Thematically, Hell in a Handbasket is an unusually sullen record, a state-of-society manifesto whose worldview is bluntly summarized by its title. “All of my other albums have been character-driven,” Meat Loaf explains. “This one wasn't character-driven. This one was politically driven.” During our conversation, the 64-year-old singer, who notes that in the '60s he led a D.C. peace march as part of the cast of Hair, criticizes some Occupy Wall Street protesters for tactics he describes as violent, and he suggests that some unemployed Americans may not truly be interested in finding work. He offers these opinions with some caution and a good deal of qualification. He's not Ted Nugent; he doesn't try to polarize. If anything, he detests provocation.

“I don't get involved with politics,” he insists. “I don't get involved with them in my stage show. I don't get up and preach like some acts do. Entertainment is not about that.” Instead of making explicit his political convictions on Handbasket, then, he offers a critique of the overheated political climate. Some lines on the album were taken directly from Fox News and MSNBC rhetoric, he says, and on the album's thesis statement, “Mad Mad World,” he laments the Internet's gloves-off comment culture. “It sometimes seems like if you say anything about anybody in this climate, you'll get shot down, and the Internet is like road rage,” he explains. “People used to speak their opinions. They'd say to their neighbor, 'I don't agree with this,' then they'd have a discussion. But on the Internet, it's really easy to go under the name 'anonymous' and say whatever you want and be as hateful and as cruel as you can possibly be.”

Curious about Meat Loaf's forays into country and hip-hop, I ask about some of the stylistic risks on the album, and he corrects my terminology. “I don't think they're risks,” he says. “I don't consider anything a risk. That's a theme on the album: fear of failure. The minute you're afraid of failure, you've failed. And believe me, this album didn't fail. Do enough people know about it? No. But did we accomplish everything we set out to do with it? Absolutely. To me, that's a success.”

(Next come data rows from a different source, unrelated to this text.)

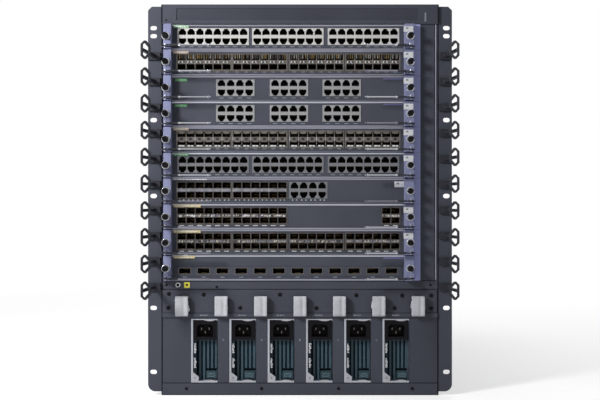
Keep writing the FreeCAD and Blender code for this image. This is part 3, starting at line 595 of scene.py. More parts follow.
# each card from the top: its ports and their finish, its label, the band between its cages and the finishes of its
# bent tabs, the length of the label, and its printed marks; a label with no length lies flat on the panel
layouts = [
    dict(groups=jackGroups, shell="shellWhite", label="labelGreen", long=24),
    dict(groups=slotGroups, shell="cageDim", label="labelPeach", band="springs", long=24),
    dict(groups=wideJackGroups, shell="shellGrey", label="labelDeep", blue=True),
    dict(groups=wideJackGroups, shell="shellGrey", label="labelDeep", blue=True),
    dict(groups=slotGroups, shell="cageDim", label="labelPeach", band="tabs", long=24),
    dict(groups=jackGroups, shell="shellSmoke", label="labelDeep", long=24),
    dict(groups=slotGroups[:2] + [("jack", 230.9, 4, 14.6)], shell="cageDark", label="markWhite", band="plain", long=54,
         ticks="pairs"),
    dict(groups=slotGroups[:2] + [("slot", 362.1, 2, 14.25)], shell="cageDark", label="labelTan", band="chips", long=43,
         ticks="bold", chips=(5, 7, 7, 8, 3)),
    dict(groups=slotGroups, shell="cageDark", label="labelTan", band="chips", long=43, ticks="bold",
         chips=(7, 8, 8, 3)),
    dict(groups=[("wide", 199.0, 12, 29.85)], shell="cageDim", label="labelTan", long=34, blue=True),
]
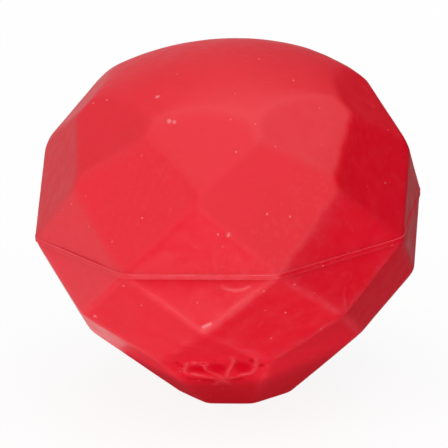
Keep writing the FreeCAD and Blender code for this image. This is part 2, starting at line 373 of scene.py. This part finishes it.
def add_piece(name, vertices, faces, attributes, material):
    """Make a mesh object in the row frame, smooth shaded, with its vertex attributes."""
    mesh = bpy.data.meshes.new(name)
    mesh.from_pydata(vertices.tolist(), [], faces)
    for key, values in attributes.items():
        layer = mesh.attributes.new(key, "FLOAT", "POINT")
        layer.data.foreach_set("value", np.asarray(values, np.float32))
    mesh.polygons.foreach_set("use_smooth", np.ones(len(mesh.polygons), bool))
    mesh.materials.append(material)
    mesh.update()
    piece = bpy.data.objects.new(name, mesh)
    bpy.context.scene.collection.objects.link(piece)
    return piece


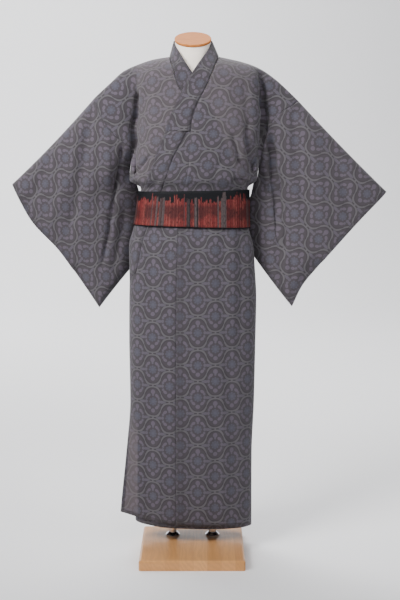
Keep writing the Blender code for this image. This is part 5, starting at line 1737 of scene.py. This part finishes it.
def add_ramp(factor, stops):
    """A colour ramp with stops of (place, colour)."""
    node = factor.id_data.nodes.new("ShaderNodeValToRGB")
    ramp = node.color_ramp
    while len(ramp.elements) < len(stops):
        ramp.elements.new(0.5)
    for element, (place, colour) in zip(ramp.elements, stops):
        element.position = place
        element.color = (*colour, 1.0)
    feed(node.inputs["Fac"], factor)
    return node.outputs["Color"]


def obi_weave():
    """Ragged upright streaks by chance, reddish in broad groups between narrower grey ones, laid out anew."""
    material, tree, sockets = new_material("streaked_obi", OBI_BLACK, 0.62, (("Specular IOR Level", 0.12),))
    place = flat_place(tree)
    u, v, _ = split_place(place)

    chance = {
        name: chance_of(plus(whole_part(divided(u, OBI_STREAK * width)), start))
        for name, width, start in OBI_CHANCES
    }
    spike = is_above(chance["spike"], SPIKES_ABOVE)
    top = times_plus(chance["block"], -BLOCK_DROP, times_plus(chance["streak"], -STREAK_DROP, STREAK_TOP))
    top = times_plus(spike, SPIKE_RISE, times_plus(chance["thread"], -THREAD_DROP, top))
    below_top = soft_step(STREAK_SOFT, -STREAK_SOFT, minus(v, top))
    group = sine_of(times_plus(u, RED_GROUPS, RED_GROUP_SHIFT))
    group = times_plus(group, 0.5, times_plus(chance["streak"], 0.9, 0.24))
    reddish = soft_step(0.22, 0.40, group)
    red = add_ramp(chance["thread"], OBI_REDS)
    depth = add_noise(stretched(place, 1.0, 0.8), 26.0)
    middle = times(soft_step(0.030, 0.012, absolute(minus(v, DARK_BAND))), soft_step(0.34, 0.52, depth))
    red = add_mix(middle, red, add_mix(0.75, red, OBI_BROWN))
    grey = add_ramp(chance["dull"], OBI_GREYS)
    fleck = soft_step(0.48, 0.64, add_noise(stretched(place, 1.0, 0.16), 620.0, 3.0))
    streaks = add_mix(times(fleck, 0.62), add_mix(reddish, grey, red), OBI_BLACK)
    tone = add_mix(below_top, OBI_BLACK, streaks)
    feed(sockets["Base Color"], add_mix(soft_step(HEM_DARK_END, HEM_DARK_START, v), tone, OBI_BLACK))
    height, _ = add_weave(place, OBI_THREAD)
    add_bump(times_plus(sine_of(times(v, OBI_RIBS)), 0.4, height), 0.45, 0.0002, sockets)
    return material


def obi_band():
    """One turn of the obi, as a closed ring of faces."""
    sheet = Sheet()
    flat_rows = []
    for level in range(OBI_LEVELS + 1):
        share = level / OBI_LEVELS
        height = mix(OBI_BOTTOM, OBI_TOP, share)
        slope = read(OBI_TILT, height, 1)
        points = []
        for column in range(OBI_COLUMNS):
            degrees = -180.0 + 360.0 * column / OBI_COLUMNS
            angle = math.radians(degrees)
            ripple = OBI_RIPPLE * math.sin(degrees * OBI_RIPPLE_TURN + share * OBI_RIPPLE_RISE)
            lift = read(OBI_LIFTS, degrees, 1) + ripple
            x = section_point(WAIST_Z, angle).x
            points.append(section_point(height + slope * x, angle, lift))
        sheet.add_row(points)
        if not flat_rows:
            around = arc_places(points + points[:1], 0.0, 0.0)
        flat_rows.append([(u, share * (OBI_TOP - OBI_BOTTOM)) for u, _ in around])
    for row in range(OBI_LEVELS):
        low = sheet.rows[row]
        high = sheet.rows[row + 1]
        for column in range(OBI_COLUMNS):
            after = (column + 1) % OBI_COLUMNS
            sheet.faces.append((low[column], low[after], high[after], high[column]))
            sheet.flat.append((flat_rows[row][column], flat_rows[row][column + 1],
                               flat_rows[row + 1][column + 1], flat_rows[row + 1][column]))
    return sheet


obi = cloth_object("obi_band", obi_band(), OBI_CLOTH, obi_weave())
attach(obi, "root")
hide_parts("obi")


# The sizes of the dressed part beside those of its CAD frame
dressed_low, dressed_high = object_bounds()
sizes = {"cad": [list(cad_low), list(cad_high)], "dressed": [list(dressed_low), list(dressed_high)]}
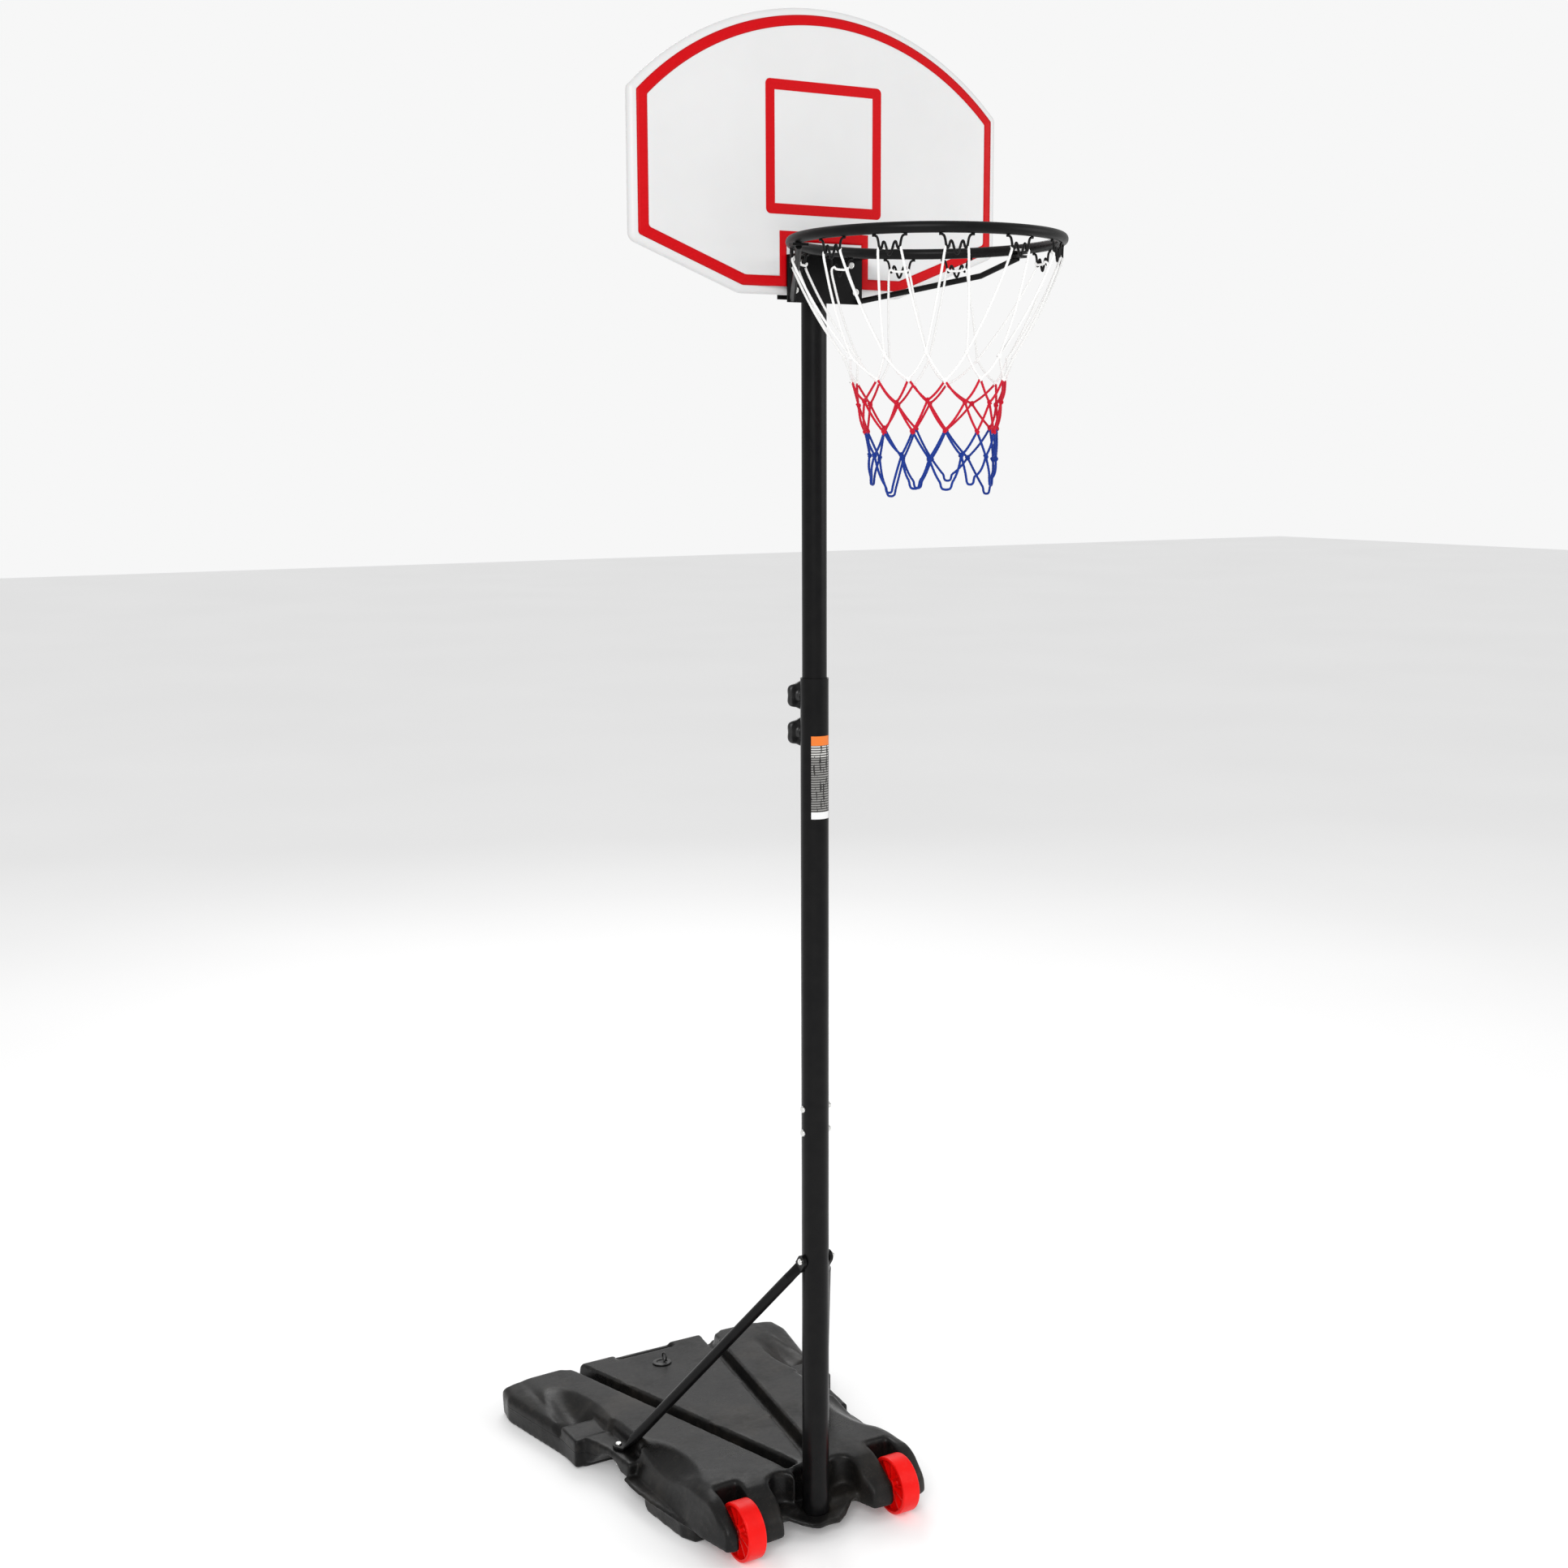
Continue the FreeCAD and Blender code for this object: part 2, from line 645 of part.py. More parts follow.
top_cap = round_cap("TopCap", size("upper_top_level"), UPPER_OUT + " + 0.5", UPPER_IN + " - 0.05", 1)
keep(top_cap, "pole_top_cap")

label_height = size("label_high") - size("label_low")
label_radius = size("pole_diameter") / 2
label_angle = size("label_angle")
label_face = label_radius + size("label_thickness")
label_outer = Part.makeCylinder(label_face, label_height, Vector(), Z_AXIS, label_angle)
label_inner = Part.makeCylinder(label_radius + 0.02, label_height, Vector(), Z_AXIS, label_angle)
label = keep(solid("Label", label_outer.cut(label_inner)), "pole_label")
label.Placement = Placement(Z_AXIS * size("label_low"), Rotation(Z_AXIS, -90 - label_angle / 2))

# ---------------------------------------------------------------- fasteners


def pan_bolt(at, direction, shank, length):
    """A pan-head bolt: its head stands on a point, its shank runs the other way."""
    radius, height = size("bolt_head") / 2, size("bolt_head_height")
    head = Part.makeCylinder(radius, height, at, direction)
    crown = at + direction * height
    rims = [e for e in head.Edges if e.CenterOfMass.isEqual(crown, 1e-6) and len(e.Vertexes) == 1]
    head = head.makeFillet(height * 0.6, rims)
    rod = Part.makeCylinder(shank / 2, length, at, direction * -1)
    return head.fuse(rod).removeSplitter()


def hex_nut(at, direction, shank):
    """A hexagon nut that stands on a point, with a clear bore for a shank."""
    across = size("nut_width")
    turn = frame_along(direction)
    corners = []
    for i in range(7):
        angle = math.radians(60 * i)
        corner = Vector(math.cos(angle), math.sin(angle), 0) * (across / math.sqrt(3))
        corners.append(at + turn.multVec(corner))
    body = Part.Face(Part.makePolygon(corners)).extrude(direction * size("nut_height"))
    bore = Part.makeCylinder(shank / 2 + 0.05, size("nut_height"), at, direction)
    return body.cut(bore)


shank = size("bolt_shank")
pole_radius = size("pole_diameter") / 2
seam_bolts, seam_nuts = [], []
for level in SEAM_LEVELS:
    seam_bolts.append(pan_bolt(Vector(-pole_radius, 0, level), -X_AXIS, shank, 2 * pole_radius + 7))
    seam_nuts.append(hex_nut(Vector(pole_radius, 0, level), X_AXIS, shank))
keep(group("SeamBolts", seam_bolts), "pole_seam_bolts")
keep(group("SeamNuts", seam_nuts), "pole_seam_nuts")

# ---------------------------------------------------------------- struts

TAB = size("strut_tab")
STRUT_RADIUS = size("strut_diameter") / 2
STRUT_FLAT = STRUT_RADIUS * 1.15
STRUT_BEND = 15
STRUT_NECK = 30
STRUT_TOP = Vector(pole_radius + TAB / 2, 0, size("strut_level"))
STRUT_FOOT = Vector(size("strut_foot_x"), size("strut_foot_y"), size("ear_top") + TAB / 2)


def flat_tab(centre, normal, along, length):
    """A flattened tube end: a rounded tongue that runs from a bolt hole along a direction."""
    across = normal.cross(along).normalize() * STRUT_FLAT
    base = centre - normal * (TAB / 2)
    end = base + along * length
    edges = [
        Part.LineSegment(base + across, end + across).toShape(),
        Part.LineSegment(end + across, end - across).toShape(),
        Part.LineSegment(end - across, base - across).toShape(),
        Part.Arc(base - across, base - along * STRUT_FLAT, base + across).toShape(),
    ]
    tongue = Part.Face(Part.Wire(edges)).extrude(normal * TAB)
    bend = Part.makeCylinder(TAB / 2, 2 * STRUT_FLAT, centre + along * length - across, across)
    return tongue.fuse(bend).removeSplitter()


def ellipse_wire(centre, wide, thin):
    """A closed ellipse from its centre and its two half axes, of which the first is longer."""
    return Part.Wire([Part.Ellipse(centre + wide, centre + thin, centre).toShape()])


def strut_end(at, normal, along, axis):
    """A flat tongue round a bolt hole, and the swaged neck from its bend to the round tube."""
    bend = at + along * STRUT_BEND
    across = axis.cross(normal).normalize()
    thin = across.cross(axis).normalize()
    narrow = ellipse_wire(bend, across * (STRUT_FLAT - 0.4), thin * (TAB / 2 - 0.1))
    inside = STRUT_RADIUS - 0.2
    round_end = ellipse_wire(bend + axis * (STRUT_NECK + 2), across * (inside + 0.01), thin * inside)
    neck_shape = Part.makeLoft([narrow, round_end], True)
    bore = Part.makeCylinder(shank / 2 + 0.1, TAB * 3, at - normal * TAB * 1.5, normal)
    return flat_tab(at, normal, along, STRUT_BEND).fuse(neck_shape).cut(bore)


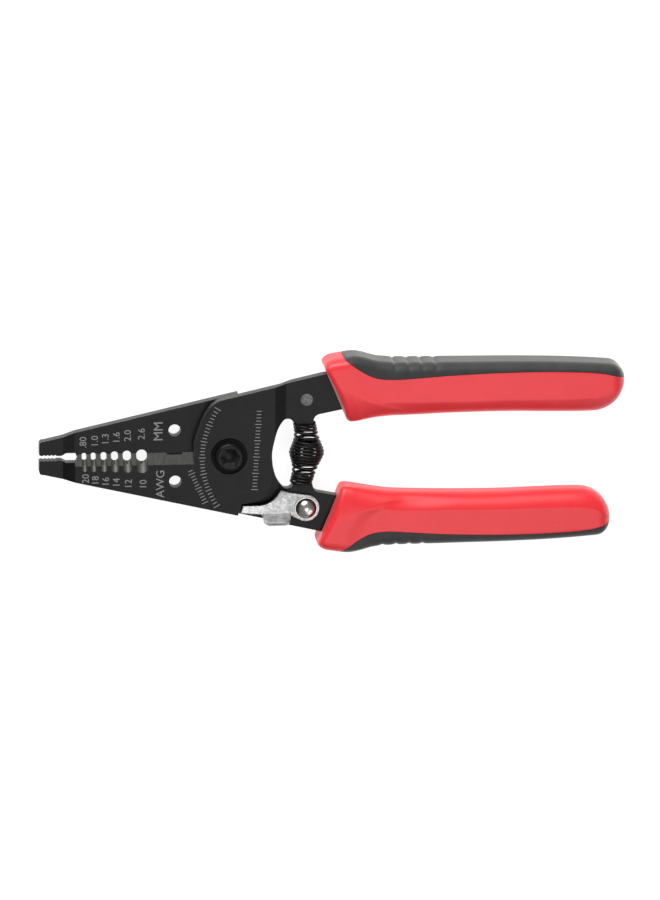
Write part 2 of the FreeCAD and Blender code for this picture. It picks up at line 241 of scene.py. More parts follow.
# ---- floor and lights, metres and watts ----
FLOOR_HALF = 3.0
FLOOR_GAP = 0.05 * MM
FLOOR_GREY = 0.32
FLOOR_GLOW = 0.9
WORLD_STRENGTH = 0.2
LIGHTS = (
    # name, position, size, power
    ("key", (-0.25, 0.8, 0.5), (0.8, 0.45), 8.8),
    ("overhead", (0.12, -0.22, 0.95), (0.4, 0.4), 1.5),
    ("fill", (0.6, -0.7, 0.6), (0.8, 0.8), 2.2),
)


# ---- helpers ----
def place(x, y, z):
    """A point in millimetres from the pivot, in the frame's metres."""
    return PIVOT + Vector((x, y, z)) * MM


def half_turn(point):
    """The same point after half a turn about the long axis: upper half to lower half."""
    return (point[0], -point[1], -point[2])


def smoothstep(low, high, value):
    """Goes smoothly from 0 at low to 1 at high."""
    share = min(1.0, max(0.0, (value - low) / (high - low)))
    return share * share * (3 - 2 * share)


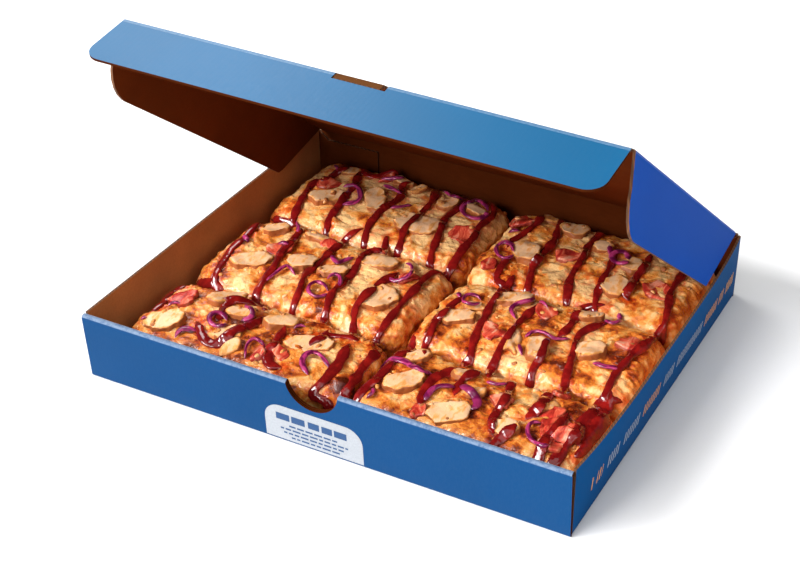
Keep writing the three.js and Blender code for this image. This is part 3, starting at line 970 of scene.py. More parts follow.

At this point in his career, Meat Loaf has learned to lower his sales expectations. Though Bat Out of Hell remains an all-time top seller—it's one of only 11 albums to sell more than 40 million copies—Meat Loaf understands those numbers would be impossible today. “Some interviewer asked me the question the other day, 'Do you think you're still relevant?' And I said that no one's relevant anymore, which is true,” he explains. “I remember being in the '50s when Sinatra's album went gold, and they would be everywhere. Now I'd be interested in finding out how many albums even go gold anymore. Back then, Adele would have sold 40 million copies, but back then people cared about albums. Now they don't care about them. Stores like Walmart don't even want albums anymore.”

I note that he seems as committed to the album as ever, considering that he just released two substantial ones in about as many years, and he corrects me again. “See, there's where you're wrong,” he says with a chuckle, without expanding on the thought. Perhaps he's planning some kind of announcement, or working on a non-album project? “Wait until October,” he says. I press him further, but he remains tight-lipped. “There should be an announcement some time the end of October,” he says. “You'll find out then.”

Meat Loaf headlines the Riverside Theater on Sunday, Aug. 26. Doors open at 7 p.m.